▶ Directions:
Repeat each line exactly, leaving nothing out.

▶ Collected material:
================

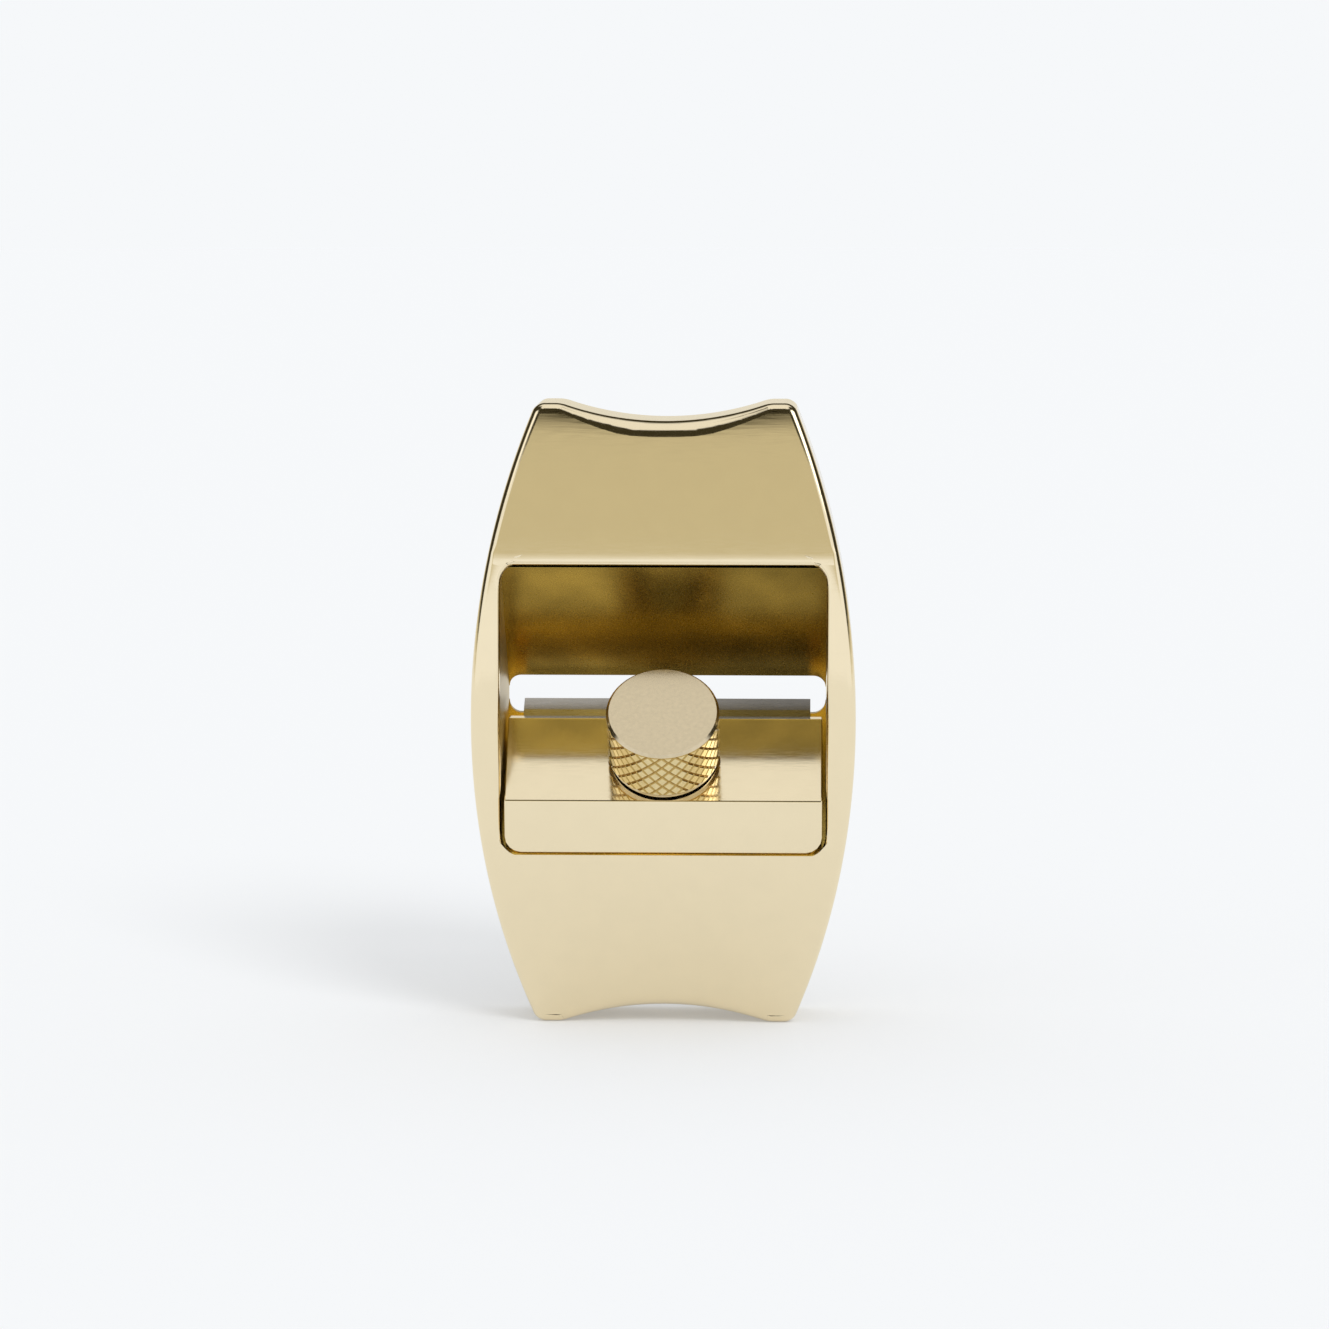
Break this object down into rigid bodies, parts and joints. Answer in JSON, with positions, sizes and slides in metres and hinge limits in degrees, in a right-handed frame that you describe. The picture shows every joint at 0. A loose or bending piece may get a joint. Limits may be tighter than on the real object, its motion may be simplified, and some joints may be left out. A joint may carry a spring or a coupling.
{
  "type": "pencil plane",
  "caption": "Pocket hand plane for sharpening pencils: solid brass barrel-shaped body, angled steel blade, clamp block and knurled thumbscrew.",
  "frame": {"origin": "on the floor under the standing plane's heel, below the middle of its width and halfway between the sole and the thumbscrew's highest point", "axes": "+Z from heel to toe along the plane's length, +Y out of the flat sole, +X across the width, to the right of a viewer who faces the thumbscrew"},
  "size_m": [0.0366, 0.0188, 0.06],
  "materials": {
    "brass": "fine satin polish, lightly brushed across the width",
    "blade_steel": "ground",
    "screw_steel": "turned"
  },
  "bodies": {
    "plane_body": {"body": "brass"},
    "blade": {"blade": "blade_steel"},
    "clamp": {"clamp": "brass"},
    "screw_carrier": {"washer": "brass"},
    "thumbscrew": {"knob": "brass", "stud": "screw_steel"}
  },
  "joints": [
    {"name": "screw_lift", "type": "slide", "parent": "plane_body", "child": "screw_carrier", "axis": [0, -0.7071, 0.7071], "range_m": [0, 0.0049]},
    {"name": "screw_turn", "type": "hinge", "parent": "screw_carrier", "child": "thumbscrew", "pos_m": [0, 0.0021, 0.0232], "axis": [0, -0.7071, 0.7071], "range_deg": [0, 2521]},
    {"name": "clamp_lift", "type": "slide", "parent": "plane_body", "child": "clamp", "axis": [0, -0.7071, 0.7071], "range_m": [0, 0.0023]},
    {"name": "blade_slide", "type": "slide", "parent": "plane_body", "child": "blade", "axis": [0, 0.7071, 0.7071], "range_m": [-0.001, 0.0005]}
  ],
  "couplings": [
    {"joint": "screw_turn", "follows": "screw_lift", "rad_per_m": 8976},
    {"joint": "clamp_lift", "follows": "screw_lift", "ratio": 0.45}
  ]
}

================

▶ Answer for this exercise:
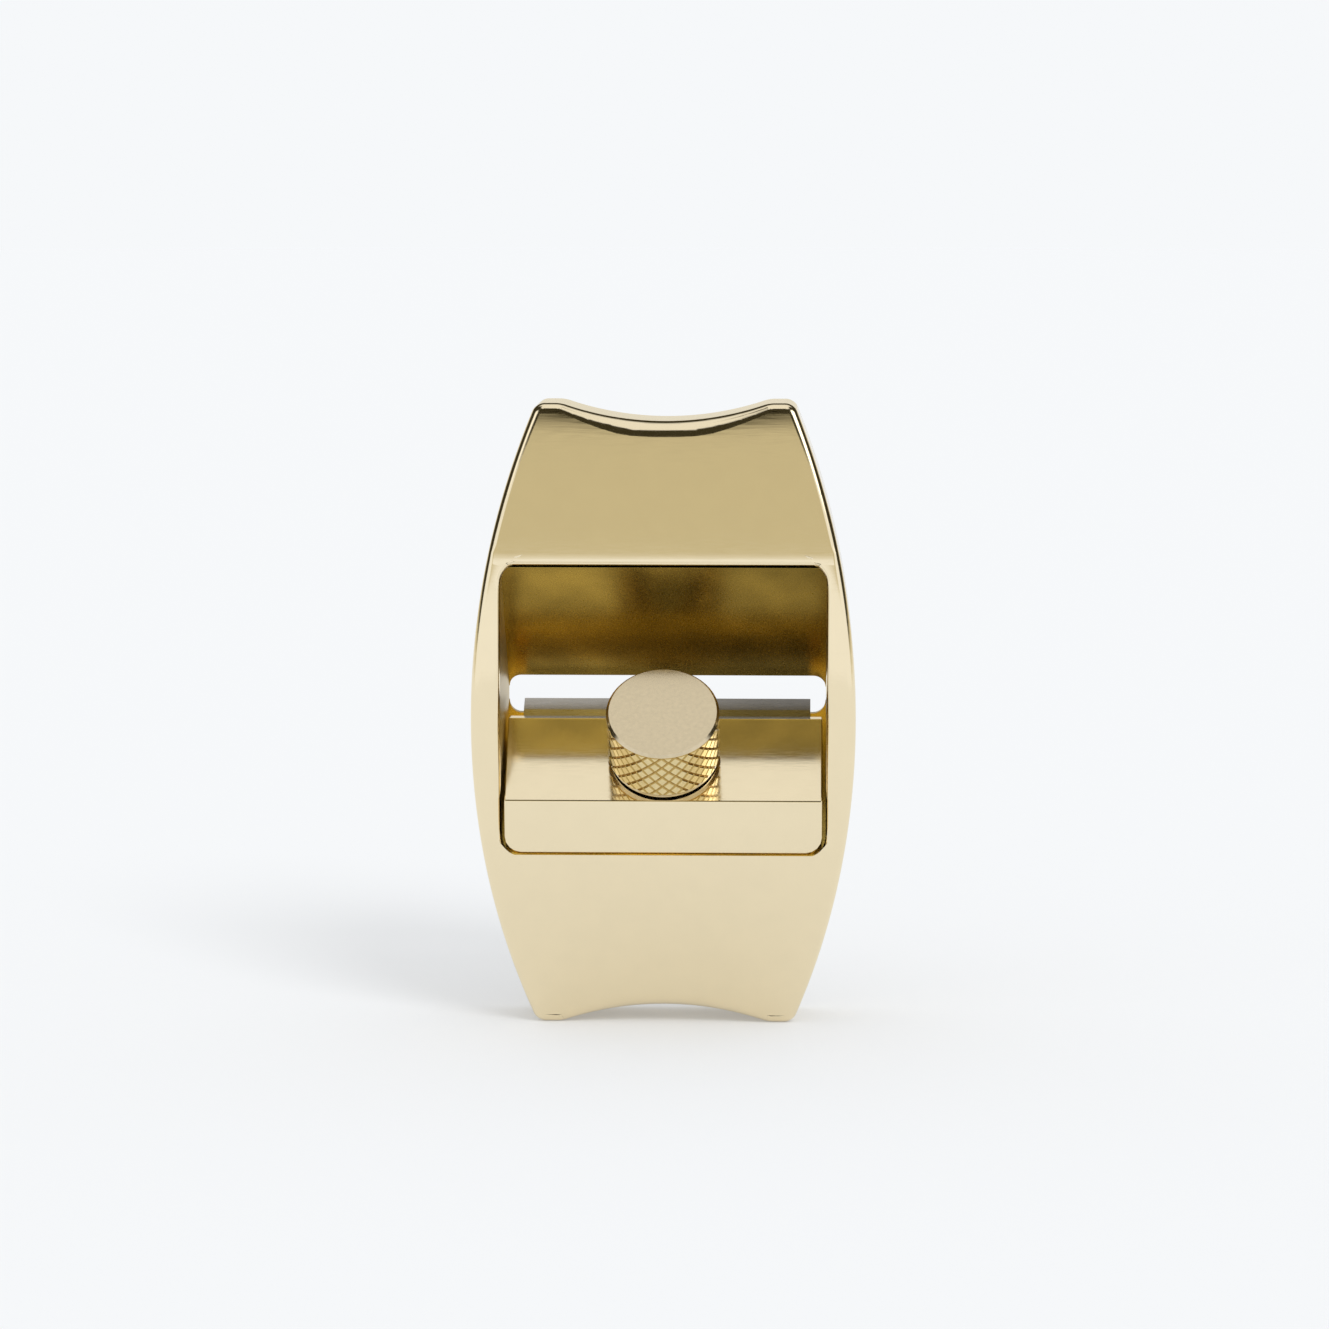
Break this object down into rigid bodies, parts and joints. Answer in JSON, with positions, sizes and slides in metres and hinge limits in degrees, in a right-handed frame that you describe. The picture shows every joint at 0. A loose or bending piece may get a joint. Limits may be tighter than on the real object, its motion may be simplified, and some joints may be left out. A joint may carry a spring or a coupling.
{
  "type": "pencil plane",
  "caption": "Pocket hand plane for sharpening pencils: solid brass barrel-shaped body, angled steel blade, clamp block and knurled thumbscrew.",
  "frame": {"origin": "on the floor under the standing plane's heel, below the middle of its width and halfway between the sole and the thumbscrew's highest point", "axes": "+Z from heel to toe along the plane's length, +Y out of the flat sole, +X across the width, to the right of a viewer who faces the thumbscrew"},
  "size_m": [0.0366, 0.0188, 0.06],
  "materials": {
    "brass": "fine satin polish, lightly brushed across the width",
    "blade_steel": "ground",
    "screw_steel": "turned"
  },
  "bodies": {
    "plane_body": {"body": "brass"},
    "blade": {"blade": "blade_steel"},
    "clamp": {"clamp": "brass"},
    "screw_carrier": {"washer": "brass"},
    "thumbscrew": {"knob": "brass", "stud": "screw_steel"}
  },
  "joints": [
    {"name": "screw_lift", "type": "slide", "parent": "plane_body", "child": "screw_carrier", "axis": [0, -0.7071, 0.7071], "range_m": [0, 0.0049]},
    {"name": "screw_turn", "type": "hinge", "parent": "screw_carrier", "child": "thumbscrew", "pos_m": [0, 0.0021, 0.0232], "axis": [0, -0.7071, 0.7071], "range_deg": [0, 2521]},
    {"name": "clamp_lift", "type": "slide", "parent": "plane_body", "child": "clamp", "axis": [0, -0.7071, 0.7071], "range_m": [0, 0.0023]},
    {"name": "blade_slide", "type": "slide", "parent": "plane_body", "child": "blade", "axis": [0, 0.7071, 0.7071], "range_m": [-0.001, 0.0005]}
  ],
  "couplings": [
    {"joint": "screw_turn", "follows": "screw_lift", "rad_per_m": 8976},
    {"joint": "clamp_lift", "follows": "screw_lift", "ratio": 0.45}
  ]
}